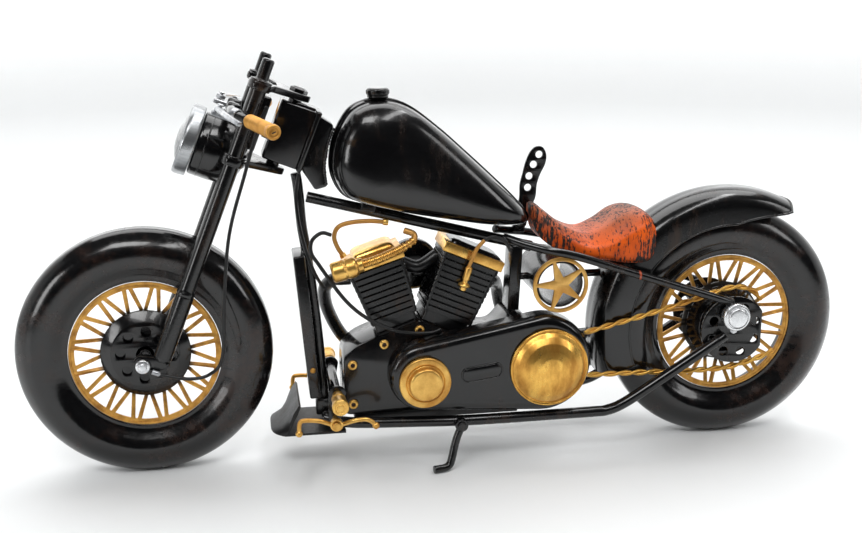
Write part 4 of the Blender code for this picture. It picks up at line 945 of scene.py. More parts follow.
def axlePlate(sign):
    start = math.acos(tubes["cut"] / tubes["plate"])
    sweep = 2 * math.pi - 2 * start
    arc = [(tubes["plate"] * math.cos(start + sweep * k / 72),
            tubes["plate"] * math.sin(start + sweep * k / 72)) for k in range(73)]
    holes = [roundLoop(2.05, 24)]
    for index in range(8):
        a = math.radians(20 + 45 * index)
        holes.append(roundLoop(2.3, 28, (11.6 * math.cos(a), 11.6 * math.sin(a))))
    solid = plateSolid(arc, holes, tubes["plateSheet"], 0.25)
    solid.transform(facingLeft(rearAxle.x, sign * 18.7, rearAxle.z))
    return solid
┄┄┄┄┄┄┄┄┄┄
Problem statement
Return the whole listing exactly, with every line included.

Completed exercise
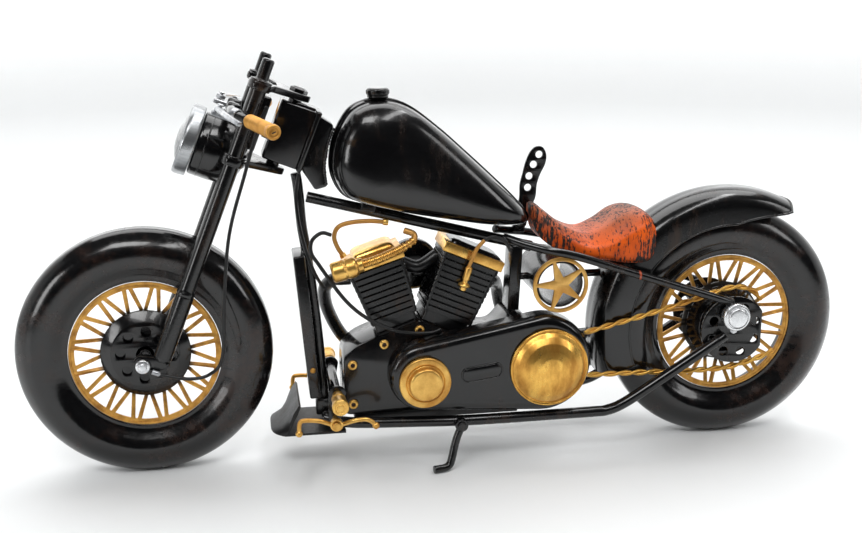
Write part 4 of the Blender code for this picture. It picks up at line 945 of scene.py. More parts follow.
def axlePlate(sign):
    start = math.acos(tubes["cut"] / tubes["plate"])
    sweep = 2 * math.pi - 2 * start
    arc = [(tubes["plate"] * math.cos(start + sweep * k / 72),
            tubes["plate"] * math.sin(start + sweep * k / 72)) for k in range(73)]
    holes = [roundLoop(2.05, 24)]
    for index in range(8):
        a = math.radians(20 + 45 * index)
        holes.append(roundLoop(2.3, 28, (11.6 * math.cos(a), 11.6 * math.sin(a))))
    solid = plateSolid(arc, holes, tubes["plateSheet"], 0.25)
    solid.transform(facingLeft(rearAxle.x, sign * 18.7, rearAxle.z))
    return solid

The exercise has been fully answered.